*What is expected*:
Write out the complete material exactly as it stands.

*Source data*:

.....

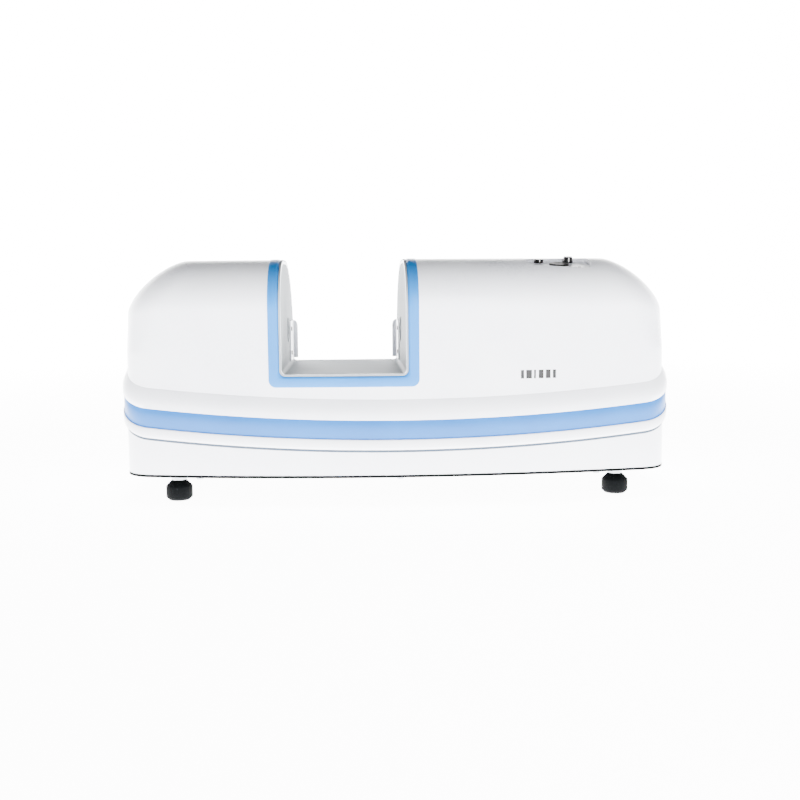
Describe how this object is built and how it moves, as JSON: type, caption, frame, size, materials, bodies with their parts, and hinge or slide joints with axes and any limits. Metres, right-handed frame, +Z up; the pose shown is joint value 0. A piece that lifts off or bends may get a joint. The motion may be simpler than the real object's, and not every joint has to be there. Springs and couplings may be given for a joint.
{
  "type": "lensmeter",
  "caption": "Bench lensmeter: a wide rounded case with a deep square lens gap between a lamp tower and a sensor tower, a raised belt, controls on top and levelling feet.",
  "frame": {"origin": "under the middle of the case, on the plane of the four feet's undersides", "axes": "+X along the case towards the sensor tower and the controls, +Y to the rear, +Z up"},
  "size_m": [0.42, 0.1786, 0.1828],
  "materials": {
    "white_abs": "glossy",
    "blue_abs": "glossy",
    "grey_abs": "satin",
    "black_steel": "satin powder coat",
    "zinc_steel": "zinc plated",
    "black_steel_screw": "black oxide",
    "black_aluminium": "black anodised",
    "bare_aluminium": "machined",
    "optical_glass": "polished",
    "rubber": "moulded",
    "black_plastic": "moulded",
    "knob_plastic": "moulded",
    "green_board": "solder masked",
    "chip_plastic": "moulded",
    "led": "moulded",
    "brass_pin": "nickel plated",
    "lead_sheath": "extruded",
    "tin_steel": "plain"
  },
  "bodies": {
    "case": {"upper_cover": "white_abs", "gap_trim": "blue_abs", "gap_liner": "grey_abs", "belt_strip": "blue_abs", "lower_shell": "white_abs", "bottom_plate": "black_steel", "bottom_screws": "zinc_steel", "left_port_ring": "grey_abs", "right_port_ring": "grey_abs", "left_window": "optical_glass", "right_window": "optical_glass", "left_rear_guide": "white_abs", "right_rear_guide": "white_abs", "guide_screws": "black_steel_screw", "control_plate": "white_abs", "small_knob_potentiometer": "black_plastic", "tall_knob_potentiometer": "black_plastic", "button_switch": "black_plastic", "control_board": "green_board", "board_pillars": "brass_pin", "optical_rail": "bare_aluminium", "rail_posts": "bare_aluminium", "rail_screws": "black_steel_screw", "lamp_bracket": "black_aluminium", "sensor_bracket": "black_aluminium", "collimator_tube": "black_aluminium", "objective_tube": "black_aluminium", "collimator_lens": "optical_glass", "objective_lens": "optical_glass", "lamp_board": "green_board", "lamp_led": "led", "lamp_heatsink": "bare_aluminium", "sensor_board": "green_board", "sensor_chip": "chip_plastic", "main_board": "green_board", "board_standoffs": "brass_pin", "board_parts": "chip_plastic", "power_supply": "tin_steel", "inlet_frame": "black_plastic", "inlet_pins": "brass_pin", "signal_leads": "lead_sheath", "power_leads": "lead_sheath", "foot_nuts": "zinc_steel"},
    "button": {"measure_button": "black_plastic"},
    "small_control": {"small_knob": "knob_plastic", "small_knob_shaft": "bare_aluminium"},
    "tall_control": {"tall_knob": "knob_plastic", "tall_knob_shaft": "bare_aluminium"},
    "rocker": {"power_rocker": "black_plastic"},
    "fuse_holder": {"fuse_drawer": "black_plastic"},
    "levelling_foot_front_left": {"foot_front_left": "rubber", "stud_front_left": "zinc_steel"},
    "levelling_foot_front_right": {"foot_front_right": "rubber", "stud_front_right": "zinc_steel"},
    "levelling_foot_rear_left": {"foot_rear_left": "rubber", "stud_rear_left": "zinc_steel"},
    "levelling_foot_rear_right": {"foot_rear_right": "rubber", "stud_rear_right": "zinc_steel"}
  },
  "joints": [
    {"name": "button_press", "type": "slide", "parent": "case", "child": "button", "axis": [0, 0.1736, -0.9848], "range_m": [0, 0.0012], "stiffness_N_per_m": 300, "springref_m": -0.0015},
    {"name": "small_control_turn", "type": "hinge", "parent": "case", "child": "small_control", "pos_m": [0.1117, -0.0316, 0.17783], "axis": [0, -0.1736, 0.9848], "range_deg": [-140, 140]},
    {"name": "tall_control_turn", "type": "hinge", "parent": "case", "child": "tall_control", "pos_m": [0.1345, -0.0316, 0.17783], "axis": [0, -0.1736, 0.9848], "range_deg": [-140, 140]},
    {"name": "rocker_tilt", "type": "hinge", "parent": "case", "child": "rocker", "pos_m": [-0.1125, 0.0805, 0.094], "axis": [-1, 0, 0], "range_deg": [0, 16]},
    {"name": "fuse_holder_pull", "type": "slide", "parent": "case", "child": "fuse_holder", "axis": [0, 1, 0], "range_m": [0, 0.014]},
    {"name": "foot_turn_front_left", "type": "hinge", "parent": "case", "child": "levelling_foot_front_left", "pos_m": [-0.168, -0.055, 0], "axis": [0, 0, 1], "continuous": true},
    {"name": "foot_turn_front_right", "type": "hinge", "parent": "case", "child": "levelling_foot_front_right", "pos_m": [0.168, -0.055, 0], "axis": [0, 0, 1], "continuous": true},
    {"name": "foot_turn_rear_left", "type": "hinge", "parent": "case", "child": "levelling_foot_rear_left", "pos_m": [-0.168, 0.055, 0], "axis": [0, 0, 1], "continuous": true},
    {"name": "foot_turn_rear_right", "type": "hinge", "parent": "case", "child": "levelling_foot_rear_right", "pos_m": [0.168, 0.055, 0], "axis": [0, 0, 1], "continuous": true}
  ]
}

.....

*Exercise output*:
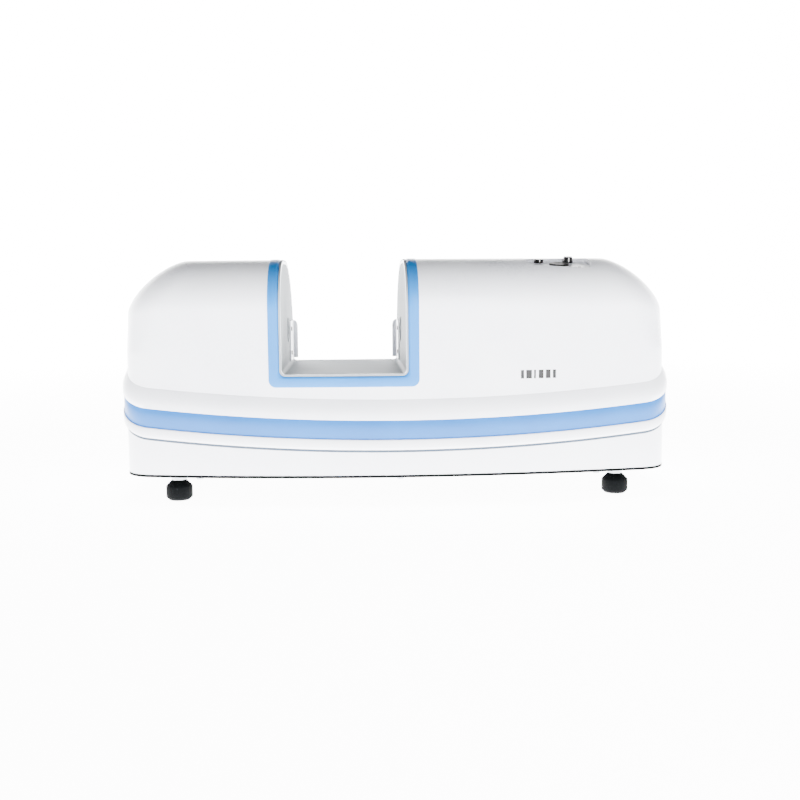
Describe how this object is built and how it moves, as JSON: type, caption, frame, size, materials, bodies with their parts, and hinge or slide joints with axes and any limits. Metres, right-handed frame, +Z up; the pose shown is joint value 0. A piece that lifts off or bends may get a joint. The motion may be simpler than the real object's, and not every joint has to be there. Springs and couplings may be given for a joint.
{
  "type": "lensmeter",
  "caption": "Bench lensmeter: a wide rounded case with a deep square lens gap between a lamp tower and a sensor tower, a raised belt, controls on top and levelling feet.",
  "frame": {"origin": "under the middle of the case, on the plane of the four feet's undersides", "axes": "+X along the case towards the sensor tower and the controls, +Y to the rear, +Z up"},
  "size_m": [0.42, 0.1786, 0.1828],
  "materials": {
    "white_abs": "glossy",
    "blue_abs": "glossy",
    "grey_abs": "satin",
    "black_steel": "satin powder coat",
    "zinc_steel": "zinc plated",
    "black_steel_screw": "black oxide",
    "black_aluminium": "black anodised",
    "bare_aluminium": "machined",
    "optical_glass": "polished",
    "rubber": "moulded",
    "black_plastic": "moulded",
    "knob_plastic": "moulded",
    "green_board": "solder masked",
    "chip_plastic": "moulded",
    "led": "moulded",
    "brass_pin": "nickel plated",
    "lead_sheath": "extruded",
    "tin_steel": "plain"
  },
  "bodies": {
    "case": {"upper_cover": "white_abs", "gap_trim": "blue_abs", "gap_liner": "grey_abs", "belt_strip": "blue_abs", "lower_shell": "white_abs", "bottom_plate": "black_steel", "bottom_screws": "zinc_steel", "left_port_ring": "grey_abs", "right_port_ring": "grey_abs", "left_window": "optical_glass", "right_window": "optical_glass", "left_rear_guide": "white_abs", "right_rear_guide": "white_abs", "guide_screws": "black_steel_screw", "control_plate": "white_abs", "small_knob_potentiometer": "black_plastic", "tall_knob_potentiometer": "black_plastic", "button_switch": "black_plastic", "control_board": "green_board", "board_pillars": "brass_pin", "optical_rail": "bare_aluminium", "rail_posts": "bare_aluminium", "rail_screws": "black_steel_screw", "lamp_bracket": "black_aluminium", "sensor_bracket": "black_aluminium", "collimator_tube": "black_aluminium", "objective_tube": "black_aluminium", "collimator_lens": "optical_glass", "objective_lens": "optical_glass", "lamp_board": "green_board", "lamp_led": "led", "lamp_heatsink": "bare_aluminium", "sensor_board": "green_board", "sensor_chip": "chip_plastic", "main_board": "green_board", "board_standoffs": "brass_pin", "board_parts": "chip_plastic", "power_supply": "tin_steel", "inlet_frame": "black_plastic", "inlet_pins": "brass_pin", "signal_leads": "lead_sheath", "power_leads": "lead_sheath", "foot_nuts": "zinc_steel"},
    "button": {"measure_button": "black_plastic"},
    "small_control": {"small_knob": "knob_plastic", "small_knob_shaft": "bare_aluminium"},
    "tall_control": {"tall_knob": "knob_plastic", "tall_knob_shaft": "bare_aluminium"},
    "rocker": {"power_rocker": "black_plastic"},
    "fuse_holder": {"fuse_drawer": "black_plastic"},
    "levelling_foot_front_left": {"foot_front_left": "rubber", "stud_front_left": "zinc_steel"},
    "levelling_foot_front_right": {"foot_front_right": "rubber", "stud_front_right": "zinc_steel"},
    "levelling_foot_rear_left": {"foot_rear_left": "rubber", "stud_rear_left": "zinc_steel"},
    "levelling_foot_rear_right": {"foot_rear_right": "rubber", "stud_rear_right": "zinc_steel"}
  },
  "joints": [
    {"name": "button_press", "type": "slide", "parent": "case", "child": "button", "axis": [0, 0.1736, -0.9848], "range_m": [0, 0.0012], "stiffness_N_per_m": 300, "springref_m": -0.0015},
    {"name": "small_control_turn", "type": "hinge", "parent": "case", "child": "small_control", "pos_m": [0.1117, -0.0316, 0.17783], "axis": [0, -0.1736, 0.9848], "range_deg": [-140, 140]},
    {"name": "tall_control_turn", "type": "hinge", "parent": "case", "child": "tall_control", "pos_m": [0.1345, -0.0316, 0.17783], "axis": [0, -0.1736, 0.9848], "range_deg": [-140, 140]},
    {"name": "rocker_tilt", "type": "hinge", "parent": "case", "child": "rocker", "pos_m": [-0.1125, 0.0805, 0.094], "axis": [-1, 0, 0], "range_deg": [0, 16]},
    {"name": "fuse_holder_pull", "type": "slide", "parent": "case", "child": "fuse_holder", "axis": [0, 1, 0], "range_m": [0, 0.014]},
    {"name": "foot_turn_front_left", "type": "hinge", "parent": "case", "child": "levelling_foot_front_left", "pos_m": [-0.168, -0.055, 0], "axis": [0, 0, 1], "continuous": true},
    {"name": "foot_turn_front_right", "type": "hinge", "parent": "case", "child": "levelling_foot_front_right", "pos_m": [0.168, -0.055, 0], "axis": [0, 0, 1], "continuous": true},
    {"name": "foot_turn_rear_left", "type": "hinge", "parent": "case", "child": "levelling_foot_rear_left", "pos_m": [-0.168, 0.055, 0], "axis": [0, 0, 1], "continuous": true},
    {"name": "foot_turn_rear_right", "type": "hinge", "parent": "case", "child": "levelling_foot_rear_right", "pos_m": [0.168, 0.055, 0], "axis": [0, 0, 1], "continuous": true}
  ]
}